Tuesday, March 31, 2009

I love Easter!

We just returned from the Mesa Temple Easter Pageant. We have lived here for almost 7 years and this is the first time I have gone. The night was beautiful and the presentation was equally as beautiful. The music and dancing was awesome and the story told is one of my favorites. Everyone portrayed their parts perfectly and I really felt the Spirit whisper to my heart that the things they were talking about were true. I am so grateful for my Savior and His Atonement and that we have the true plan of happiness. His resurrection is indeed a miracle and I love Easter and all it represents. We have been discussing the upcoming General Conference and saying that the principles we have been taught in the past will again be discussed and we will be reminded what we need to be doing. With all of the turmoil in the world, I am so greatful that we have a prophet on this earth to guide us and tell us of the things we need to be doing. We are indeed blessed and no matter what comes our way, we can be led by the hand and given answers to our prayers. Heavenly Father and Jesus Christ knows each of us individually and cares about us and loves us no matter who we are or what we have done. That is such a comfort to me. The gospel of Jesus Christ is true!

Thursday, March 19, 2009

So Much for Being Organized and Detail-Oriented

I purposely set out last night on my blog to tell everyone how much I love my husband and what a good man he is...and that is the only thing I didn't write! After 32 years together I have grown to appreciate and love him more than I ever thought possible. Here are the reasons why:

1. He said when we were first married that we may always be poor as to the things of the world, but he would always make me laugh. He has definitely fulfilled that promise! He has such a great sense of humor and is always saying something that brings on a smile, a groan, or a full on laugh-out-loud reaction!

2. He is always very thoughtful and caring. He still remembers people's birthdays (and if they live nearby he supplements that wish with ice cream) and keeps in touch with people that have touched our lives years and years ago.

3. He does little things for me that mean a lot...like making the bed in the morning when I have to go to work...or sometimes even when I don't.
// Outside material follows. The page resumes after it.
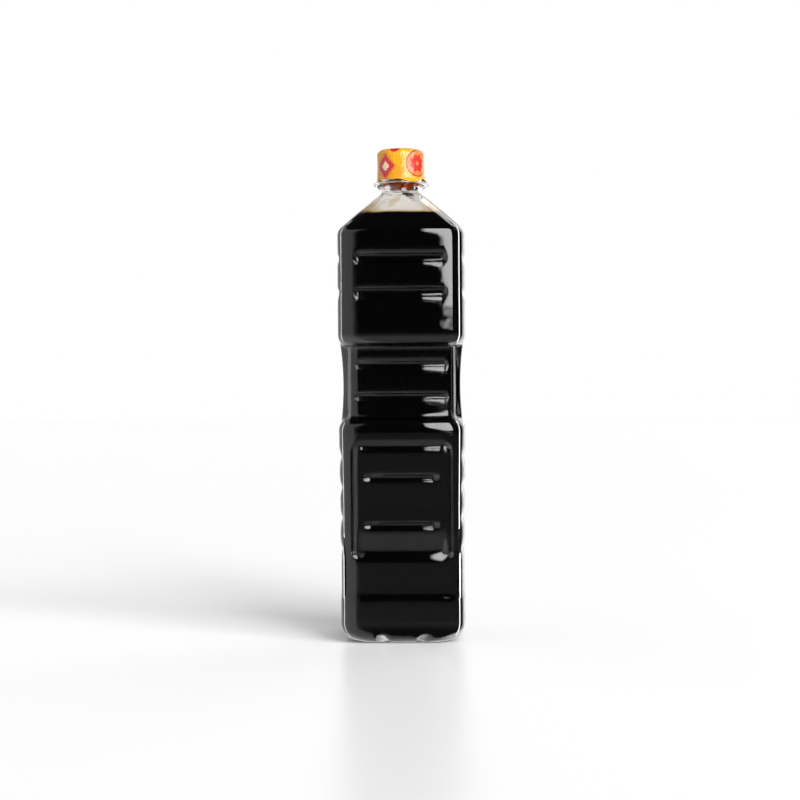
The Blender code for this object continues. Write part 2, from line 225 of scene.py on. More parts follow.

He brings me candy (dark chocolate to be exact) for no reason. He calls me from work at least once a day to see how I am doing and volunteers to help me with my church calling when I need help. He often helps with the dishes and doesn't expect a meal on the table every night; sometimes coming home from work early and taking me out to eat so I don't have to cook.
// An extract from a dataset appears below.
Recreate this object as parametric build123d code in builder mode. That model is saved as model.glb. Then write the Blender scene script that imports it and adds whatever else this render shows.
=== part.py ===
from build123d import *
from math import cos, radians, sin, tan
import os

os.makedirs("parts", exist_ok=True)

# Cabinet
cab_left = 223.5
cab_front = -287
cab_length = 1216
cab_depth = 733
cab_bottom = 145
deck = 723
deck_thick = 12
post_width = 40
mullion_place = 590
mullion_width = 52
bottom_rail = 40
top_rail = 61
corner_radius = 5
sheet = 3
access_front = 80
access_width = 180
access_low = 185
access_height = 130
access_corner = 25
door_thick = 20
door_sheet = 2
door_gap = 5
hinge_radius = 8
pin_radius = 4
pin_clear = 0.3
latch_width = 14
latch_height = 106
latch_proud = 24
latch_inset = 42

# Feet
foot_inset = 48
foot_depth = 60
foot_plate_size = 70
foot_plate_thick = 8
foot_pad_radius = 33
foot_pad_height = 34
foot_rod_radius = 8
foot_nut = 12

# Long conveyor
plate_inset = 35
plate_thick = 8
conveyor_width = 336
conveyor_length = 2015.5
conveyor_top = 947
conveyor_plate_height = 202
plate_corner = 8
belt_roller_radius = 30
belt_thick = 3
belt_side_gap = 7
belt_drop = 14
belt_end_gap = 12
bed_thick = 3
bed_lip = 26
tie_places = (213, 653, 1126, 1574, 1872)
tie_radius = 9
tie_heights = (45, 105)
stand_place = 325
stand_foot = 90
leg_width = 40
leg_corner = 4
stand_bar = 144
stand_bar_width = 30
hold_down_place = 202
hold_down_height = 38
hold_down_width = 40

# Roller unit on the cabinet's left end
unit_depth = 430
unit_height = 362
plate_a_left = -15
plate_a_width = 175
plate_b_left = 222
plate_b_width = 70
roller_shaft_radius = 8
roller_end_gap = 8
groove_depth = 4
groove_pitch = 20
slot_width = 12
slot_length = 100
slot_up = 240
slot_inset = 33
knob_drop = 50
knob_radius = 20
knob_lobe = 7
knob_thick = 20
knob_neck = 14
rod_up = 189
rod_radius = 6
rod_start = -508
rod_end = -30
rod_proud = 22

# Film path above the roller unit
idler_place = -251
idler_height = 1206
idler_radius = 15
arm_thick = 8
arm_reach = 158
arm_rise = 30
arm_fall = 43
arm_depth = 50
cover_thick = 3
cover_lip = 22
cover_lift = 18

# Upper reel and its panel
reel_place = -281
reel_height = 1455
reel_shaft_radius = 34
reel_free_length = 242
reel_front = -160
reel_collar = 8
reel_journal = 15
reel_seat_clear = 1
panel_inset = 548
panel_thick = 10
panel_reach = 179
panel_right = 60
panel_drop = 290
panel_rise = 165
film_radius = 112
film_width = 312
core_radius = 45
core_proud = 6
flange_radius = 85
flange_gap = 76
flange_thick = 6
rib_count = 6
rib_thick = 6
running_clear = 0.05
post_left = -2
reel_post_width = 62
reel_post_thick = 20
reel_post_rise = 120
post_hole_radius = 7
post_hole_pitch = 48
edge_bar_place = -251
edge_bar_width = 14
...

4. He is neat and clean and I very seldom have to clean up after him. I don't even have to turn his shirts and socks right-side-out when I do the laundry! Thanks Barbara! His mother taught him well!

5. Most of all he is a good man, with strong ethics, honest to a fault, and honors his Priesthood and all of the covenants he has made. He takes his responsibilities seriously and works hard to do what is right. He is a wonderful companion and my true soulmate. This all sounds mushy but it is all true. I love you honey! Happy Anniversary!

Wednesday, March 18, 2009

Anniversaries and Excitement!

Here it is...Wednesday night...9:30pm...and our 32nd Wedding Anniversary! I am sitting on the computer and fixing my blog background...how sad is that! We decided to go out and celebrate on Friday night when we had more time and didn't have to work the next morning. It has been a really different week so far. A little surreal and yet very sobering. Yesterday I went to Dana Park (an upscale shopping mall) with Carolyn, Christie and Peggy and we spent the day shopping, wandering through the stores and eating lunch at CPK. None of us bought much since most of the things we looked at were way out of our price range. It was fun to just get out and get away from the everyday work and chores at home. Today I worked all day and Travis took me to dinner tonight at a little Mexican resturant. Then we came home and settled in for the night.

Yesterday, we found out that Dane, Marlene's husband, just lost his job. I was just sick and my heart went up into my throat, as I worried, as only a mother can. My prayers are with them as they try and figure out their next move. I truly hope they are one of the lucky ones and can weather this recession storm. I am so angry that this recession was allowed to happen in the first place, because it was totally avoidable...but don't get me started.

I am so grateful that we have jobs and are working at this point. I have started to do the Hallmark cards at Walgreen's now. At first I thought I would not like the job, but I actually enjoy it. I think I am good at it because it takes someone very organized and detail oriented. That would be me!

We are going to Hawaii again in May and I have been trying to lose weight, which apparently isn't supposed to happen. I have lost 10 pounds and have arrived at my regular stay-right-there plateau! This is my weight and I am sticking to it!

I am getting excited for Easter and looking forward to having the family together again. I sure wish Marlene didn't live so far away. Susannah will be home from college for the summer and I am really looking forward to having her home again. James has decided to stay in Utah and find a job there. I sure hope he can find something! I am afraid Susannah is going to have to be mighty creative this summer. There isn't much available here in Maricopa!

Monday, March 2, 2009

Background

Tried the background thing again and I still can't get it to work! I follow all of the directions I can find and it is still way too small! Another hour shot! You'd think I would learn to leave well enough alone! I guess I will try again tomorrow! I AM going to figure this out!